Emails with the FBI were just some of the 1,936 files Yale handed over in a settlement agreement to close out a Freedom of Information Act (FOIA) lawsuit I filed in late May 2024, which together document the university’s repressive strategy in dealing with pro-Palestine students. The documents reveal that the YPD installed cameras on campus, tracked students’ social media accounts, and monitored students using aerial drones. Additionally, the YPD also collaborated with the New Haven Police Department, other university police, pro-Israel organizations, and even a federal counterterrorism intelligence-sharing center in its effort to crack down on protest. Along the way, YPD officers repeatedly denigrated students they ostensibly work to protect: In one May 4th email, YPD Assistant Chief of Police Von Narcisse called the protesters “pathetic and sad,” with Campbell replying: “I agree 100 percent. There [sic] actions are like a small group of vandals and criminals rather than protesters.” (The YPD and Yale leadership did not respond to multiple requests for comment.)
For decades, university police forces have been expanding: As of 2015, 75% of campuses were using armed officers. These police departments have also rapidly militarized, with over a hundred participating in the Department of Defense’s 1033 program, which facilitates the transfer of military surplus equipment to police forces. Amid the nationwide outcry over police brutality in 2020, several universities, including Yale, pledged to rein in their police departments’ more aggressive practices. But with the clampdown on pro-Palestine protests, such attempts at restraint appear to have been short lived. “The [FOIA] documents really opened all of our eyes to the incredibly intense militarization of campus police forces,” said Naima Blanco-Norberg, one of the leaders of Yalies4Palestine—Yale’s chapter of Students for Justice in Palestine—after reviewing the documents. Sabiya Ahmed, a staff attorney at Palestine Legal, added that the “intense surveillance of students in the movement for Palestine” documented in the files is an attempt to “make students feel like they are doing something wrong, even criminal, by speaking up against genocide and for Palestinian rights”—all of which “can have a chilling effect” on future protest.
The powers of many campus police departments, including the YPD, are significant. The department is empowered to file charges against and arrest Yale students as well as New Haven residents; indeed, in 2008 the Connecticut Freedom of Information Commission decided that these abilities are expansive enough to make Yale a public agency subject to the disclosure of documents in the public interest under the state’s FOIA. Yet, as the hundreds of emails disclosed to me under this provision show, YPD leadership was keen to use their department’s public powers to advance Yale’s private aims, basing enforcement decisions on administrators’ instructions, and at times, direct pressure from Zionist activists. For instance, after receiving nine emails in half an hour from pro-Israel individuals complaining about a mural of Palestinian political prisoner Walid Daqqa, who died in Israeli captivity this year, the YPD immediately began trying to identify the mural’s location. In an email to a colleague sent on April 17th, the night the first Columbia University encampment was cleared, Narcisse touted this hands-on approach to campus policing, writing, “The difference between Columbia and us is that we have a legit police force, ready to go, 24-7. We don’t need to, and won’t, wait for law enforcement capabilities to mobilize; we can and will do it ourselves, swiftly. Jail awaits criminal violations such as what we see in Columbia. Zero tolerance and rapid consequences for lawlessness.”

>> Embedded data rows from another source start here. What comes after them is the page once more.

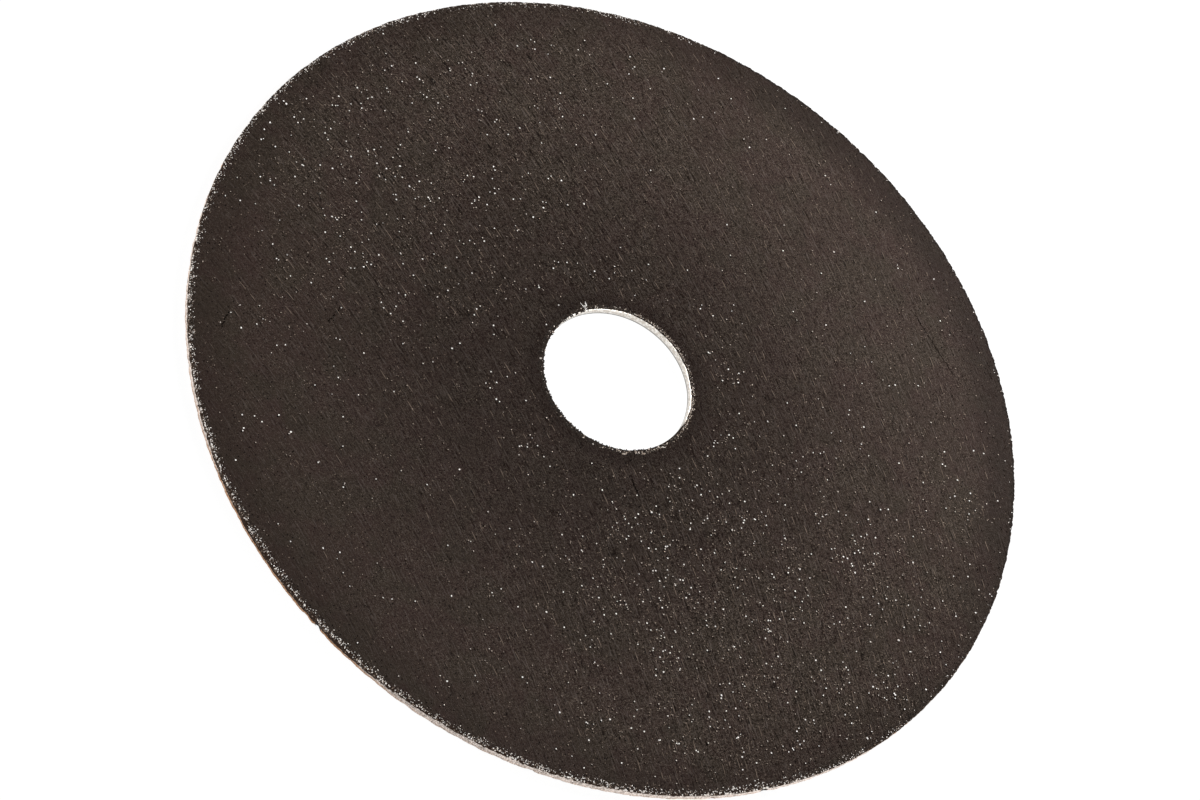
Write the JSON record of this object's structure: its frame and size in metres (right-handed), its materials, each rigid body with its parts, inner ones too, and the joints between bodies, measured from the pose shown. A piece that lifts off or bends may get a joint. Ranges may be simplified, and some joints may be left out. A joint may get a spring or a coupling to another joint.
{
  "type": "cut off wheel",
  "caption": "Thin flat round abrasive wheel for cutting metal, with a pressed steel ring lining its centre hole.",
  "frame": {"origin": "centre of the wheel's underside, on its axis, where it lies on a surface", "axes": "+Z along the wheel's axis, out of the face that the picture shows; the ring's flange is on the underside; X and Y are equal by symmetry"},
  "size_m": [0.125, 0.125, 0.0016],
  "materials": {
    "bonded_abrasive": "dark brown resin-bonded abrasive, fine grain, faint satin",
    "ring_steel": "bright pressed sheet steel"
  },
  "bodies": {
    "root": {"abrasive_wheel": "bonded_abrasive", "bore_ring": "ring_steel"}
  },
  "joints": []
}
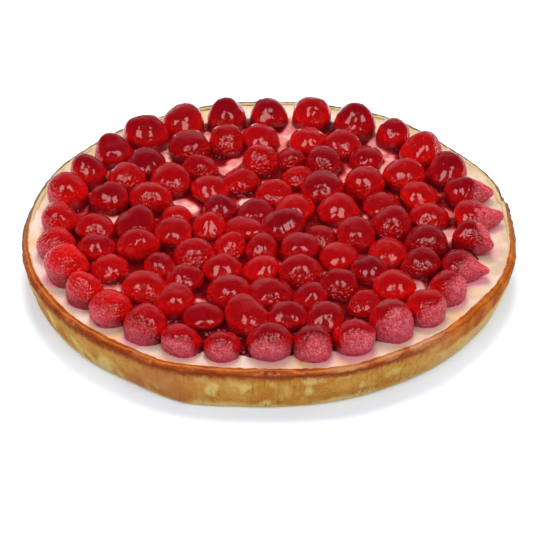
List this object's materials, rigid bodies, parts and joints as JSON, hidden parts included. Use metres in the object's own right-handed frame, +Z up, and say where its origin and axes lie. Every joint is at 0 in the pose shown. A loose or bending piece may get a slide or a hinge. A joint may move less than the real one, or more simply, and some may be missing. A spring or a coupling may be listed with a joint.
{
  "type": "raspberry tart",
  "caption": "Round uncut raspberry tart: golden pastry case filled level with custard, topped with rings of raspberries under clear red glaze.",
  "frame": {"origin": "middle of the underside of the pastry case, on the surface the tart rests on", "axes": "+Z up out of the filling; -Y towards the side where the outer berries come closest to the rim"},
  "size_m": [0.2686, 0.2671, 0.0439],
  "materials": {
    "pastry": "baked shortcrust, matt sides, browned glossy rim",
    "custard": "set custard, satin",
    "raspberry": "fresh berry under a thick glossy clear glaze, matt and downy where bare"
  },
  "bodies": {
    "root": {"crust": "pastry", "custard": "custard", "berries_outer_01": "raspberry", "berries_outer_02": "raspberry", "berries_outer_03": "raspberry", "berries_outer_04": "raspberry", "berries_outer_05": "raspberry", "berries_outer_06": "raspberry", "berries_outer_07": "raspberry", "berries_outer_08": "raspberry", "berries_outer_09": "raspberry", "berries_outer_10": "raspberry", "berries_outer_11": "raspberry", "berries_outer_12": "raspberry", "berries_outer_13": "raspberry", "berries_outer_14": "raspberry", "berries_outer_15": "raspberry", "berries_outer_16": "raspberry", "berries_outer_17": "raspberry", "berries_outer_18": "raspberry", "berries_outer_19": "raspberry", "berries_outer_20": "raspberry", "berries_outer_21": "raspberry", "berries_outer_22": "raspberry", "berries_outer_23": "raspberry", "berries_outer_24": "raspberry", "berries_outer_25": "raspberry", "berries_outer_26": "raspberry", "berries_outer_27": "raspberry", "berries_outer_28": "raspberry", "berries_outer_29": "raspberry", "berries_outer_30": "raspberry", "berries_second_01": "raspberry", "berries_second_02": "raspberry", "berries_second_03": "raspberry", "berries_second_04": "raspberry", "berries_second_05": "raspberry", "berries_second_06": "raspberry", "berries_second_07": "raspberry", "berries_second_08": "raspberry", "berries_second_09": "raspberry", "berries_third_01": "raspberry", "berries_third_02": "raspberry", "berries_third_03": "raspberry", "berries_third_04": "raspberry", "berries_third_05": "raspberry", "berries_third_06": "raspberry", "berries_third_07": "raspberry", "berries_third_08": "raspberry", "berries_fourth_01": "raspberry", "berries_fourth_02": "raspberry", "berries_fourth_03": "raspberry", "berries_fourth_04": "raspberry", "berries_fourth_05": "raspberry", "berries_fourth_06": "raspberry", "berries_fifth_01": "raspberry", "berries_fifth_02": "raspberry", "berries_fifth_03": "raspberry", "berries_fifth_04": "raspberry", "berries_middle_01": "raspberry"}
  },
  "joints": []
}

To achieve these aims, the YPD invested heavily in monitoring student organizations’ activities throughout the spring. Soon after the first pro-Palestine encampment was established on April 19th, the YPD discussed adding and repositioning on-campus cameras to provide a better vantage point to observe the students’ setup. Additionally, numerous aerial photos as well as emails about drone training and use reveal that Yale also utilized an advanced drone surveillance program to watch protesters. Specifically, drone flight logs show that Yale is in possession of an arsenal of at least three drones, one of which is a military-grade weapon manufactured by Skydio—a company that sold at least 100 drones to the Israeli army in the weeks following October 7th, 2023. YPD officers also discussed reviewing footage of protesters from New Haven Police Department drones. The goal of this monitoring appears to have been twofold: first, to assess the body count of each instance of protest to be able to deploy the right number of officers to handle it, and secondly, to assemble dossiers on suspected students with which to later punish them. The YPD also used information like suspected students’ swipe history—which recorded the buildings and times at which IDs were scanned—to this end. In an April 29th email, YPD officer Christopher Confrancesco wrote to Campbell, “Attached is one of the individuals, which we identified, you had an interaction with on 04-28-2024 on Cross Campus. ID swipes were pulled for Berkeley College south after the individual was seen on video swiping in.” Yale appears to have used a combination of such tactics to identify the student against whom it chose to pursue charges for letting down an American flag from its central flagpole during a protest: The school’s dossier on the individual included surveillance photos from inside campus buildings and swipe records.